I wanted to actually understand fine-tuning — not run a tutorial and nod along. So I gave myself a constraint: same task, three techniques, smallest model to largest. Full fine-tuning, then LoRA, then QLoRA. Hold the task fixed and the only variable is the method.

This first post is full fine-tuning — the most powerful and most expensive option: update every weight in the model.

The task

Banking77: ~13,000 real bank customer-support messages, 77 intents like card_arrival, lost_or_stolen_card, exchange_rate. The model reads a message and names the intent.

The model: deliberately tiny

I picked Gemma 3, 270M parameters — small enough to fully fine-tune on a laptop (Apple Silicon / MPS). That's intentional: full fine-tuning stores gradients and optimizer state for every parameter, roughly 4× the model's size in memory. I wanted to feel that, not read about it.

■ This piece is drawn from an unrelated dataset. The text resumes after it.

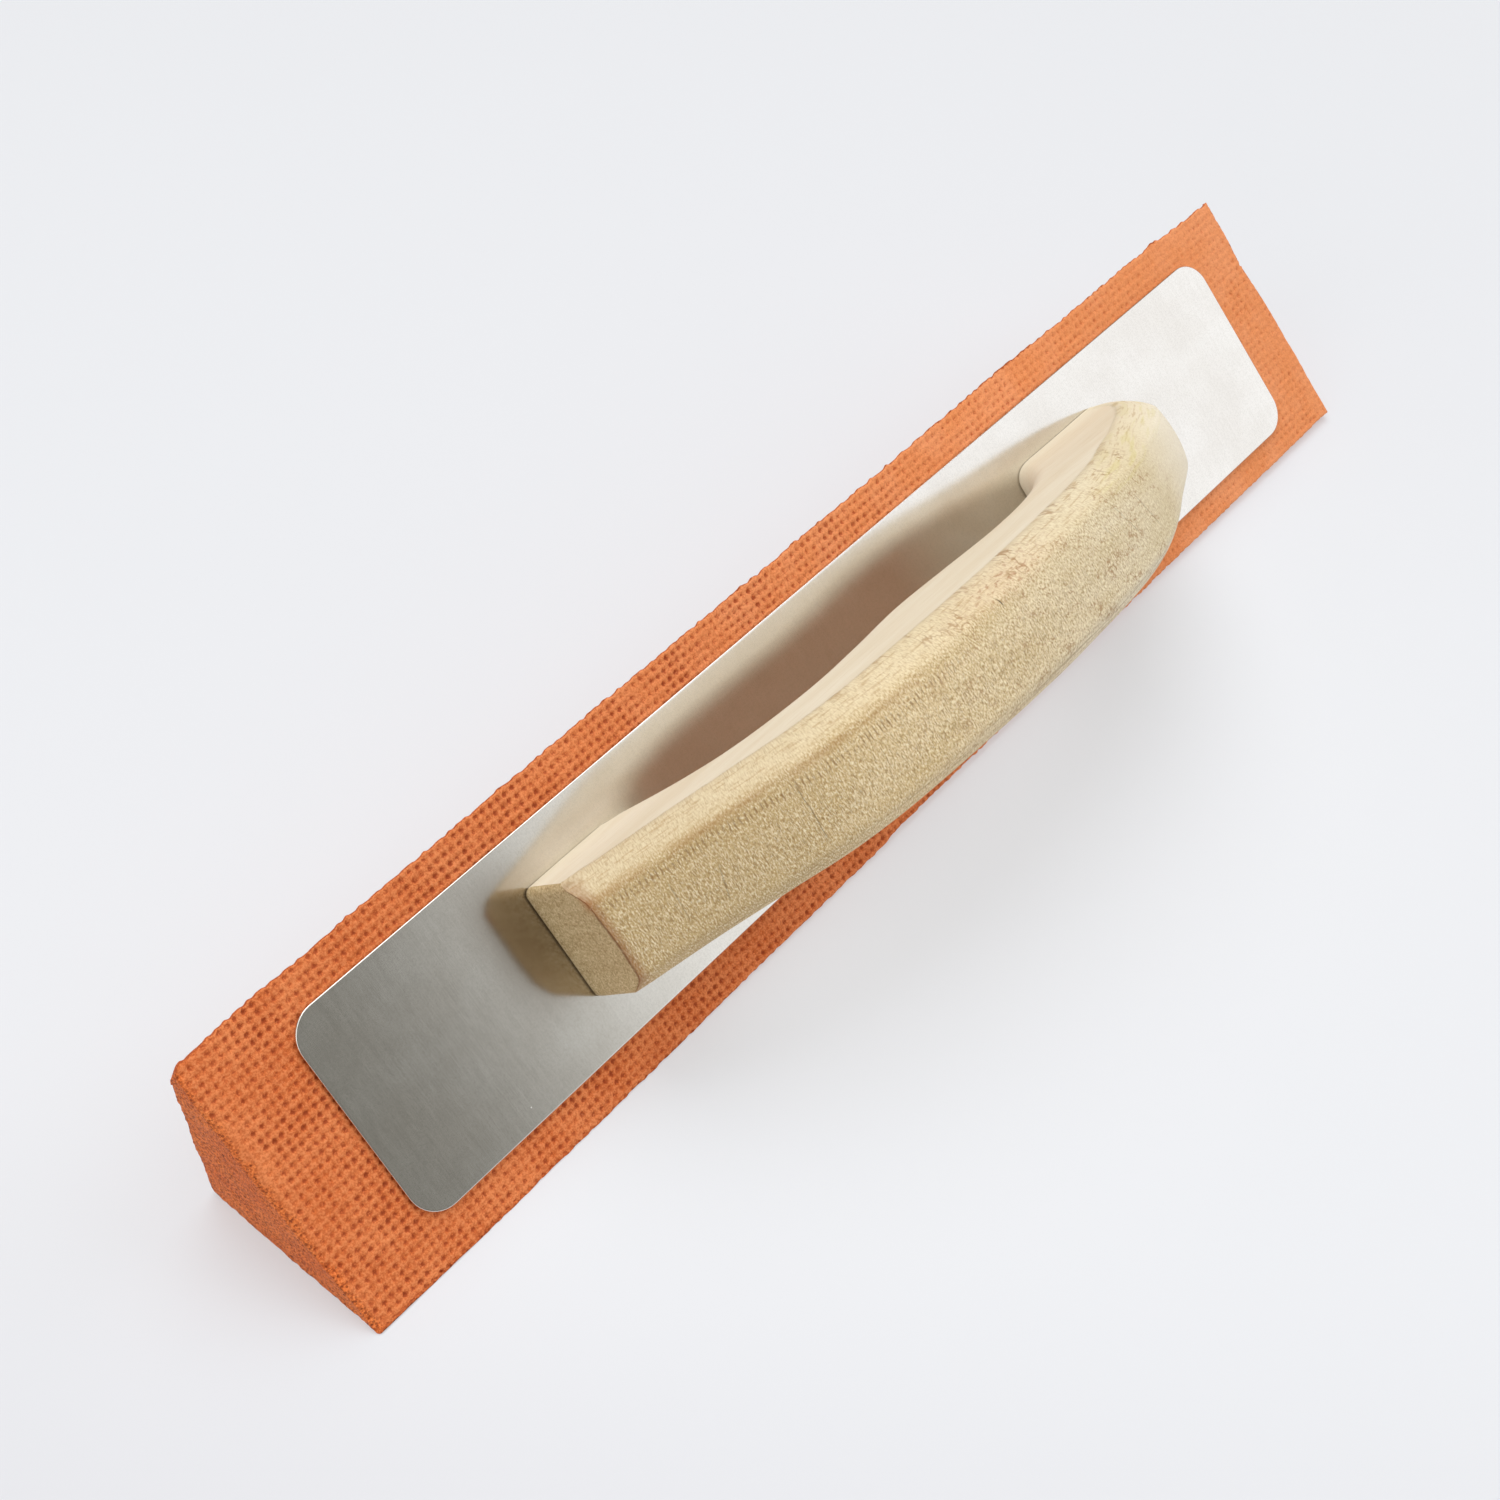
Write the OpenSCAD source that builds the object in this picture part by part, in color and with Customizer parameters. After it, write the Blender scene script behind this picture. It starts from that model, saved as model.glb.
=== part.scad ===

One design decision: generate the label, don't classify it

The obvious approach is to bolt a 77-way classification head onto the model. I didn't. Instead I had the model generate the intent as text — literally output card_arrival. Why? Because that's the same shape as instruction-tuning, so the later LoRA/QLoRA projects build naturally on this one.

The key detail is masking the loss so the model is graded only on the label tokens, not the prompt:

# build "prompt + label", but set prompt tokens to -100 so the loss ignores them
prompt_ids = tokenizer(prompt, add_special_tokens=False)["input_ids"]
target_ids = tokenizer(" " + label_name + tokenizer.eos_token,
                       add_special_tokens=False)["input_ids"]
input_ids = prompt_ids + target_ids
labels    = [-100] * len(prompt_ids) + target_ids   # only the label is graded

If you skip that masking, the model spends its capacity learning to reproduce the prompt instead of the answer.

The thing that surprised me: full FT is fragile

Because you're updating all the pretrained weights, a too-high learning rate shreds the model's existing knowledge. I used 5e-5 and it trained cleanly. Bumping to 2e-4 destabilized it. The training config is otherwise unremarkable — and that's the point:

TrainingArguments(
    num_train_epochs=3,
    per_device_train_batch_size=16,
    learning_rate=5e-5,            # small, on purpose
    lr_scheduler_type="cosine",
    bf16=False, fp16=False,        # fp32 on MPS for stability
)

(The later projects freeze the base, which is exactly why they can tolerate a much higher learning rate — there's no fragile pretrained knowledge to wreck.)

Result

~96% on the common intents. A near-perfect diagonal confusion matrix. A 270M model, fully fine-tuned on a laptop, nailing the task.

The one persistent slip: it confused card_arrival with card_delivery_estimate. Keep that in mind — it shows up in every project in this series, and the reason why is the punchline of Part 4.